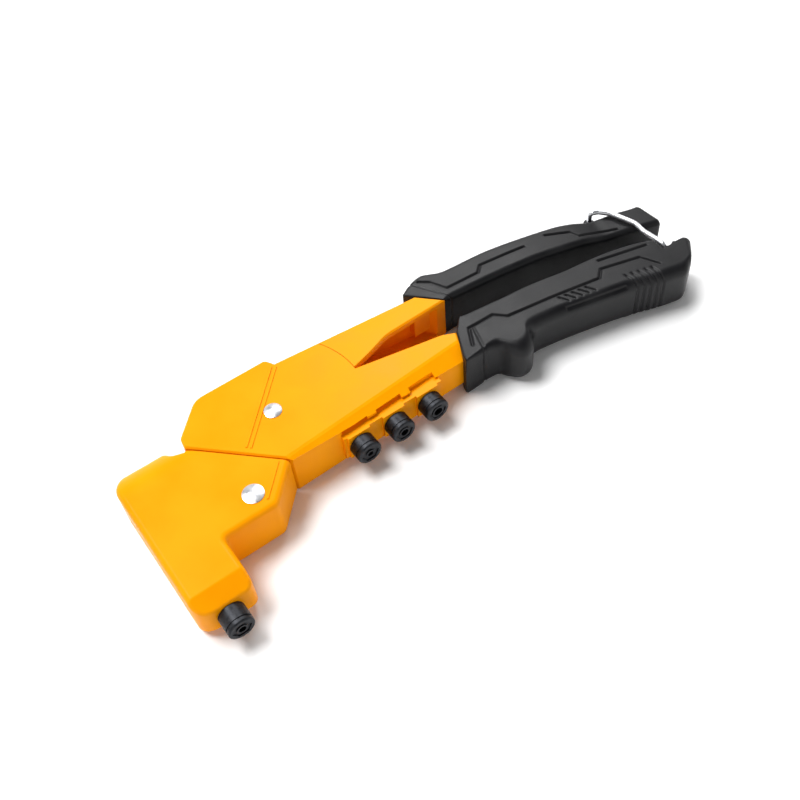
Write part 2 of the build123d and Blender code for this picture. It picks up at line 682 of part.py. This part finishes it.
with BuildPart() as upper_grip:
    with BuildSketch():
        with BuildLine():
            Polyline((25.5, 27.9), lever_line_end, (12.0, lip_y), (12.0, 42.4))
            Spline((12.0, 42.4), (17.5, 45.9), (26.0, 48.4), (32.5, 44.8), (40.0, 43.6), (56.0, 42.6),
                   (77.6, 38.8), (94.0, 35.0), (112.0, 28.0))
            Polyline((112.0, 28.0), (117.5, 26.6), (125.0, 25.0), (133.6, 22.1), (138.4, 21.2))
            ThreePointArc((138.4, 21.2), (139.7, 14.0), (139.6, 5.2))
            Spline((139.6, 5.2), (127.0, 8.9), (88.0, 19.5), (67.0, 23.2), (46.2, 26.0), (36.0, 26.9),
                   (25.5, 27.9))
        make_face()
    extrude(amount=thickness)
    chamfer(upper_grip.faces().filter_by(Axis.Z).edges().filter_by(lambda e: e.center().X > 30), 1.6)
    # narrower towards the end, and again between the bail's legs
    for side in (1, -1):
        with BuildSketch(Plane.XZ):
            Polygon((70, mid + side * (mid + 0.5)), (104, mid + side * 10.3), (111, mid + side * bail_waist),
                    (145, mid + side * bail_waist), (145, mid + side * (mid + 1)), align=None)
        extrude(amount=-60, mode=Mode.SUBTRACT)
    with BuildSketch(Plane.XY.offset(mid - lug_half)):
        with Locations(bail_hinge):
            Circle(2.7)
            with Locations((0.5, -3.6)):
                Rectangle(6.4, 4.0)
    extrude(amount=2 * lug_half)
    with BuildSketch():
        with Locations(bail_hinge):
            Circle(wire + running_fit)
    extrude(amount=thickness, mode=Mode.SUBTRACT)
    for side in (1, -1):
        with BuildSketch(Plane.XY.offset(mid + side * lug_half)):
            with Locations(bail_hinge):
                Circle(wire + 0.5)
        extrude(amount=side * notch_half, mode=Mode.SUBTRACT)
    with BuildSketch(Plane.XY.offset(mid - tang_half)):
        Polygon(*lever_tang, align=None)
    extrude(amount=2 * tang_half, mode=Mode.SUBTRACT)
finish(upper_grip, "upper_grip")

hook_swings = (0.0, 6.0, 13.0)
hook_reach = sqrt((hook[0] - bail_hinge[0]) ** 2 + (hook[1] - bail_hinge[1]) ** 2)
hook_angle = -degrees(asin((bail_hinge[1] - hook[1]) / hook_reach))

with BuildPart() as lower_grip:
    with BuildSketch():
        with BuildLine():
            Polyline((8.5, -4.4), (8.5, body_bottom), arm_bottom, arm_corner, (24.4, 16.0))
            Spline((24.4, 16.0), (32.0, 15.0), (47.0, 13.1), (57.6, 12.2), (78.5, 8.4), (99.4, 5.5),
                   (119.4, -0.2), (128.9, -5.2), (133.6, -7.8), (140.0, -11.6))
            Polyline((140.0, -11.6), (130.0, -22.0), (122.0, -26.5))
            Spline((122.0, -26.5), (111.3, -23.8), (97.0, -19.0), (82.3, -15.2), (61.4, -10.5), (47.0, -8.6),
                   (41.5, -15.2), (34.8, -17.1), (31.0, -12.4), (27.2, -6.7))
            Polyline((27.2, -6.7), (12.0, -6.5), (8.5, -4.4))
        make_face()
    extrude(amount=thickness)
    chamfer(lower_grip.faces().filter_by(Axis.Z).edges().filter_by(lambda e: e.center().X > 26), 2.0)
    for side in (1, -1):
        with BuildSketch(Plane.XY.offset(mid + side * (bail_waist + 0.1))):
            Polygon((123.6, 4.0), (123.6, -6.5), (126.4, -10.2), (145.0, -10.2), (145.0, 4.0), align=None)
        extrude(amount=side * 5, mode=Mode.SUBTRACT)
        with BuildSketch(Plane.XY.offset(mid + side * (hook_end - 0.4))):
            with Locations([polar(bail_hinge, hook_reach, hook_angle + swing) for swing in hook_swings]):
                Circle(wire + 0.35)
            make_hull()
        extrude(amount=side * 3, mode=Mode.SUBTRACT)
    with BuildSketch(Plane.XY.offset(mid - tang_half)):
        Polygon(*arm_tang, align=None)
    extrude(amount=2 * tang_half, mode=Mode.SUBTRACT)
finish(lower_grip, "lower_grip")
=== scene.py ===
import json
import math

import bmesh
import bpy
import numpy as np
from mathutils import Matrix, Vector


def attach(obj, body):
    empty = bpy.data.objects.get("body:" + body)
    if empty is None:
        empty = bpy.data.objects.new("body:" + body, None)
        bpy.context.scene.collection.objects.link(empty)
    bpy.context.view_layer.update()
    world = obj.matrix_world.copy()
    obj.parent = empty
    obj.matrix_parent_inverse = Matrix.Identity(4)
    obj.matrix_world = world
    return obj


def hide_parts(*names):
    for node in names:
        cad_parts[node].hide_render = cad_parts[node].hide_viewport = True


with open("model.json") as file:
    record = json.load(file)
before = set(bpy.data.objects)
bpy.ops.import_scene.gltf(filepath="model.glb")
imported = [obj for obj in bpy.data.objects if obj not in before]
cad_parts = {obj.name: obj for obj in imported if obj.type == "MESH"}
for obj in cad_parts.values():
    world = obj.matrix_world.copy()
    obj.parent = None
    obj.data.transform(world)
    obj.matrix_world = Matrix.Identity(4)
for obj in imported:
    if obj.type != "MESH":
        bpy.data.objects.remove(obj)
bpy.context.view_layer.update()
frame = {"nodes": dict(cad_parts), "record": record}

nodes = frame["nodes"]
MM = 0.001
MID = 11.75  # half the thickness of the castings, in millimetres

# ---- camera, at the photograph's viewing angle, with the tool lying on its side ----
camera_data = bpy.data.cameras.new("camera")
camera_data.lens = 45.0
camera_data.sensor_width = 36.0
camera_data.clip_start = 0.01
camera = bpy.data.objects.new("camera", camera_data)
bpy.context.scene.collection.objects.link(camera)
right = Vector((0.810, -0.582, -0.065)).normalized()
forward = Vector((0.315, 0.526, -0.790)).normalized()
up = right.cross(forward).normalized()
right = forward.cross(up).normalized()
turn = Matrix((right, up, -forward)).transposed().to_4x4()
camera.matrix_world = Matrix.Translation((-0.1552, -0.2256, 0.3533)) @ turn
bpy.context.scene.camera = camera
bpy.context.scene.view_settings.view_transform = "Standard"

# ---- floor and light ----
floor_mesh = bpy.data.meshes.new("floor")
floor_mesh.from_pydata([(-3, -3, 0), (3, -3, 0), (3, 3, 0), (-3, 3, 0)], [], [(0, 1, 2, 3)])
floor = bpy.data.objects.new("floor", floor_mesh)
bpy.context.scene.collection.objects.link(floor)

world = bpy.data.worlds.new("world")
world.use_nodes = True
bpy.context.scene.world = world
world_shader = world.node_tree.nodes["Background"]
world_shader.inputs["Color"].default_value = (1.0, 1.0, 1.0, 1.0)
# a studio that is bright round the horizon and darker overhead
world_place = world.node_tree.nodes.new("ShaderNodeTexCoord")
world_split = world.node_tree.nodes.new("ShaderNodeSeparateXYZ")
world_fade = world.node_tree.nodes.new("ShaderNodeMapRange")
world_fade.inputs["From Min"].default_value = 0.30
world_fade.inputs["From Max"].default_value = 0.65
world_fade.inputs["To Min"].default_value = 1.0
world_fade.inputs["To Max"].default_value = 0.15
world.node_tree.links.new(world_place.outputs["Generated"], world_split.inputs["Vector"])
world.node_tree.links.new(world_split.outputs["Z"], world_fade.inputs["Value"])
world.node_tree.links.new(world_fade.outputs["Result"], world_shader.inputs["Strength"])


def area_light(name, place, target, size, power):
    """A soft square light that looks at a target."""
    data = bpy.data.lights.new(name, "AREA")
    data.size = size
    data.energy = power
    light = bpy.data.objects.new(name, data)
    bpy.context.scene.collection.objects.link(light)
    light.location = place
    light.rotation_euler = (Vector(target) - Vector(place)).to_track_quat("-Z", "Y").to_euler()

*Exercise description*
Write out exactly the lines from the one with "extrude(amount=side * 5, mode=Mode.SUBTRACT)" through the one with "obj.matrix_world = world", including both, and no others.

*Response to the task*
        extrude(amount=side * 5, mode=Mode.SUBTRACT)
        with BuildSketch(Plane.XY.offset(mid + side * (hook_end - 0.4))):
            with Locations([polar(bail_hinge, hook_reach, hook_angle + swing) for swing in hook_swings]):
                Circle(wire + 0.35)
            make_hull()
        extrude(amount=side * 3, mode=Mode.SUBTRACT)
    with BuildSketch(Plane.XY.offset(mid - tang_half)):
        Polygon(*arm_tang, align=None)
    extrude(amount=2 * tang_half, mode=Mode.SUBTRACT)
finish(lower_grip, "lower_grip")
=== scene.py ===
import json
import math

import bmesh
import bpy
import numpy as np
from mathutils import Matrix, Vector


def attach(obj, body):
    empty = bpy.data.objects.get("body:" + body)
    if empty is None:
        empty = bpy.data.objects.new("body:" + body, None)
        bpy.context.scene.collection.objects.link(empty)
    bpy.context.view_layer.update()
    world = obj.matrix_world.copy()
    obj.parent = empty
    obj.matrix_parent_inverse = Matrix.Identity(4)
    obj.matrix_world = world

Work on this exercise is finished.